The wrong language model
Sometimes the language model does not understand the prompt accurately enough because it is not the right model for the task. Not every model suits every task. It may be too small a language model to reason over a prompt and a pile of chunks, causing it to lose information and overflowing its memory. It may also be poor at following instructions and drift away from the context it was given. Then there’s its understanding of your native language or domain terminology, which may also be incorrect or weak. The bottom line is, the wrong choice of model will undermine even a well-built pipeline.
The model’s own knowledge overriding your organisation’s context.
This one catches people out constantly. Say you ask about annual leave entitlement. The context provided is your own HR policy, but the model’s vast, internet-scraped knowledge can barge in and hand you generic information it has found elsewhere. Meaning, your organisation’s documents lose the argument to the average of the internet.
The wrong chunks getting retrieved from the vector database.

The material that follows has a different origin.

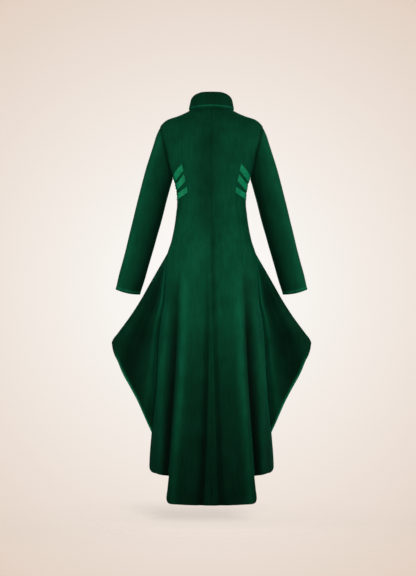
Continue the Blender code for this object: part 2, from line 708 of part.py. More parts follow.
def band_place(index, ways, share):
    """Turns and heights of a side band: ways from -0.5 to 0.5 up it, share from 0 to 1 along it.

    Round the back its middle line falls evenly with the distance from the centre. Under
    the arm its upper edge keeps below the armhole.
    """
    upper_x, lower_x, back, slope, front, tall_back, tall_side = BANDS[index]
    end_x = lower_x + (upper_x - lower_x) * (ways + 0.5)
    first = turn_at(end_x, back, True) + 0.004
    last = seam_turn(np.array([front]), False)[0]
    turn = first + (last - first) * share
    middle_x = 0.5 * (upper_x + lower_x)
    level = back + 0.6 * slope * (body(back, "half_width") - middle_x)
    reach = body(level, "half_width")
    across = reach * ring_share(np.minimum(turn, np.pi / 2.0), body(level, "roundness"))[0]
    beyond = np.clip((turn - np.pi / 2.0) / (last - np.pi / 2.0), 0.0, 1.0)
    at_side = back + slope * (reach - middle_x)
    line = back + slope * (across - middle_x) + (front - at_side) * beyond**1.5
    near_side = ease(turn, first, np.pi / 2.0)
    height = line + ways * (tall_back + (tall_side - tall_back) * near_side)
    below_arm = UNDERARM - 0.0035 + 0.005 * np.abs((turn - np.pi / 2.0) / np.radians(15.0)) ** 3
    return turn, np.minimum(height, below_arm)


def make_band(index, side, label):
    """A satin band laid over the side, from the back seam to the front seam."""
    ways = np.array([-0.5, 0.0, 0.5])[:, None]
    turn, height = band_place(index, ways, np.linspace(0.0, 1.0, BAND_STEPS + 1))
    normal = coat_normal(turn, height, side)
    under = coat_point(turn, height, side) + normal * BAND_LIFT
    return slab(f"band_{label}_{index + 1}", under + normal * BAND_THICK, under, SATIN)


def make_button(index):
    """A round button with softened edges, standing on the right front's edge."""
    height = np.array([BUTTON_HEIGHTS[index]])
    centre = coat_point(np.array([np.pi]), height, -1)[0]
    out = coat_normal(np.array([np.pi]), height, -1)[0]
    across = np.array([1.0, 0.0, 0.0])
    up = np.cross(out, across)
    around = height + np.array([-1.3, -0.7, 0.0, 0.7, 1.3]) * BUTTON_RADIUS
    rise = np.max((coat_point(np.full(5, np.pi), around, -1) - centre) @ out)
    middle = centre + out * (rise + BUTTON_LIFT + BUTTON_THICK / 2.0)
    place = Matrix.Translation(middle) @ Matrix(np.stack([across, up, out], axis=1)).to_4x4()
    shape = bmesh.new()
    bmesh.ops.create_cone(
        shape, cap_ends=True, segments=BUTTON_SIDES,
        radius1=BUTTON_RADIUS, radius2=BUTTON_RADIUS, depth=BUTTON_THICK,
    )
    made = finish_object(f"button_{index + 1}", shape, BUTTON)
    made.matrix_world = place
    rounding = made.modifiers.new("softened_edges", "BEVEL")
    rounding.width = 0.0012
    rounding.segments = 1
    return made


def make_material(name, look):
    kind, colour, roughness = look
    material = bpy.data.materials.new(f"{kind}_{name}")
    material.use_nodes = True
    shader = material.node_tree.nodes["Principled BSDF"]
    shader.inputs["Base Color"].default_value = colour
    shader.inputs["Roughness"].default_value = roughness
    return material


def main():
    for old in list(bpy.data.objects):
        bpy.data.objects.remove(old, do_unlink=True)
    collection = bpy.data.collections.new("redingote")
    bpy.context.scene.collection.children.link(collection)
    for side, label in ((1, "left"), (-1, "right")):
        make_back(side, label)
        make_side_back(side, label)
        make_side_front(side, label)
        make_front(side, label)
        make_sleeve(side, label)
        for index in range(len(BANDS)):
            make_band(index, side, label)
    make_collar_stand()
    make_collar_fall()
    for index in range(len(BUTTON_HEIGHTS)):
        make_button(index)


main()
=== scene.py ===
"""A dark green velvet redingote, filled out with nobody inside, seen from behind.

Metres, +Z up. The coat's front faces -Y and the wearer's left is +X. Each piece is
a thin shell on the form of its solid. The panels share one surface, coat_point(turn,
height, side): turn is 0 at the centre back, 90 degrees at the side and 180 degrees
at the centre front, and side is 1 on the wearer's left and -1 on the right.
"""

import bmesh
import bpy
import numpy as np
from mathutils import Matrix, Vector


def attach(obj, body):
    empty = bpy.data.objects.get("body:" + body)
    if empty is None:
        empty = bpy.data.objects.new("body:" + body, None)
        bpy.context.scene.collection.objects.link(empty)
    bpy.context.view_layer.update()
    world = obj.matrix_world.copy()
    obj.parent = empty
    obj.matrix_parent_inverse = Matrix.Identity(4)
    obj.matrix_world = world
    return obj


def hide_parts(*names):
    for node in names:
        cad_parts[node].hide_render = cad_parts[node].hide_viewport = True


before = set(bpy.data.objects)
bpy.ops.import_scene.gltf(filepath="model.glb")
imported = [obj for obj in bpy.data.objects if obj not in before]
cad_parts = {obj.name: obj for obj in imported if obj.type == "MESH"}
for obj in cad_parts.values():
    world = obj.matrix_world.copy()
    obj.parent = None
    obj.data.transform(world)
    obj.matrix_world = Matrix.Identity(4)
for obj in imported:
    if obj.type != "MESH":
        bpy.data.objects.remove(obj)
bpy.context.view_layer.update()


def table(columns, rows):
    """The columns of a table by their names, from its rows."""
    return dict(zip(columns.split(), np.array(rows).T))


LABELS = {1: "left", -1: "right"}

# Lengths in metres. Neighbouring panels run a little into each other, so their gap is
# below zero.
CLOTH = 0.0020
SEAM_GAP = -0.0002
EDGE_ROUND = 0.0009
SEAM_DIP = 0.0011
SEAM_DIP_BREADTH = 0.0035
BAND_THICK = 0.0010
BAND_LIFT = 0.0006
COLLAR_BORDER = 0.0050
OVERLAP = 0.022
OVERLAP_GAP = 0.0005
BUTTON_RADIUS = 0.011
BUTTON_THICK = 0.0040
BUTTON_LIFT = 0.0005
CUFF_STITCH_RISE = 0.012
CUFF_STEP = 0.003
CUFF_GROOVE = 0.0010
HEM_DEPTH = 0.022
HEM_RISE = 0.0004
PUCKER = 0.0002
STITCH_PITCH = 0.0034
STITCH_LENGTH = 0.0026
STITCH_THICK = 0.0006

# How many rings of points a stitch has, and how many points a ring.
STITCH_RINGS = 7
STITCH_SIDES = 6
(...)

This is the failure that is most common, most problematic, and the least understood. Your chunks are distributed across the vector database by meaning, and if the retrieval step is not confident about which chunks matter, the not so relevant chunks can sneak into the response. The answer may sound plausible, because it’s built from your own documents, but in the end, it’s been formulated by the wrong parts of them.
The source material is flawed.
Finally, this may seem obvious, but it happens! If your organisation’s source material is contradictory, outdated, or just simply incorrect, no amount of clever engineering will save you. The language model will always generate a wrong answer, so make sure that all the data you include is consistent.
How To Ensure Consistent Quality For Your Enterprise’s AI
Honestly, it is not that difficult, but it does require attention on several fronts at once.
Manage and train your users.
Everyone talks about it, but few actually do it. Users need to understand how the language models they are using reason and formulate its answer. To get the best response from a model, the prompt going in needs to be a good one. Remember, garbage in, garbage out.
Stay flexible with the models available to you.
You want the ability to test different language models and move between them with ease, so you can be sure you’ve got the right model for the task at hand. You do not want to use a weaker language model for a complex task. Conversely, you do not want to use an advanced model for a simple task, this will cost more, run slower and over complicate a task that just needed a crisp, one line answer. The goal isn’t consistently using the most advanced model available; it’s using the one that is best suited for the job. The ideal set-up is to save the heavyweights for the genuinely hard problems and letting faster, leaner models handle the high volume and routine tasks.
Regulate what knowledge the language model can access.
As I am sure you know, every model carries a huge store of general information that gets pulled from the internet, and in a retrieval-based setup, that isn’t always a good thing. This relates to the annual-leave problem I mentioned earlier; how your organisation’s documents can be lost in generic information found on the internet. The ideal solution is to have a flexible scale of what knowledge your models can access, not just an on/off switch. On one end, you can close the model off from its own knowledge entirely, only keeping its ability to understand language using semantic understanding. Short of that, you can regulate how the two knowledge bases interact, letting the model draw on its general knowledge when useful, but making your enterprise’s context the authority when there is a disagreement.
Control how your context is vectorised.
This is the most technical but critical piece, it is the hardest to see, and the easiest to overlook. To have reliable enterprise AI you need to be able to change the size of the chunks that your source documents get broken down into. Some tasks may require the chunking to be by section, while other tasks may require you to chunk by character count. Also, being able to control how many chunks are retrieved by the model allows it to adopt for each task. These settings massively affect the quality of what comes back to the user and most organisations never touch them.
So, What Does Good Enterprise AI Actually Require?
Even a relatively simple retrieval-based use case needs to tick all these crucial factors off for it to work consistently.
Firstly, the user need to know what prompts to use in order for the language model to understand the task. There needs to be real flexibility around both the language models available to you and the knowledge those models can access. You need to ensure consistency in the material each model uses, how it chunks data and distributes that data across the vector database. Finally, you need the ability to configure how those vectorised chunks are returned back to the model, formulating the quality output.
Getting these factors right is the foundation needed for you to build and scale your organisation’s AI usage. By being aware of the areas where language models can go wrong, and how to fix them if they do, dramatically increases your chances at creating something that leads to vast improvements across your organisation’s processes for many years to come.
However, by getting them wrong, and you’ll keep having that moment I mentioned at the beginning. Receiving a confident, plausible but frustratingly wrong answer and wondering why the AI “just doesn’t work!”
The truth is it can work. It just needs to be built accurately.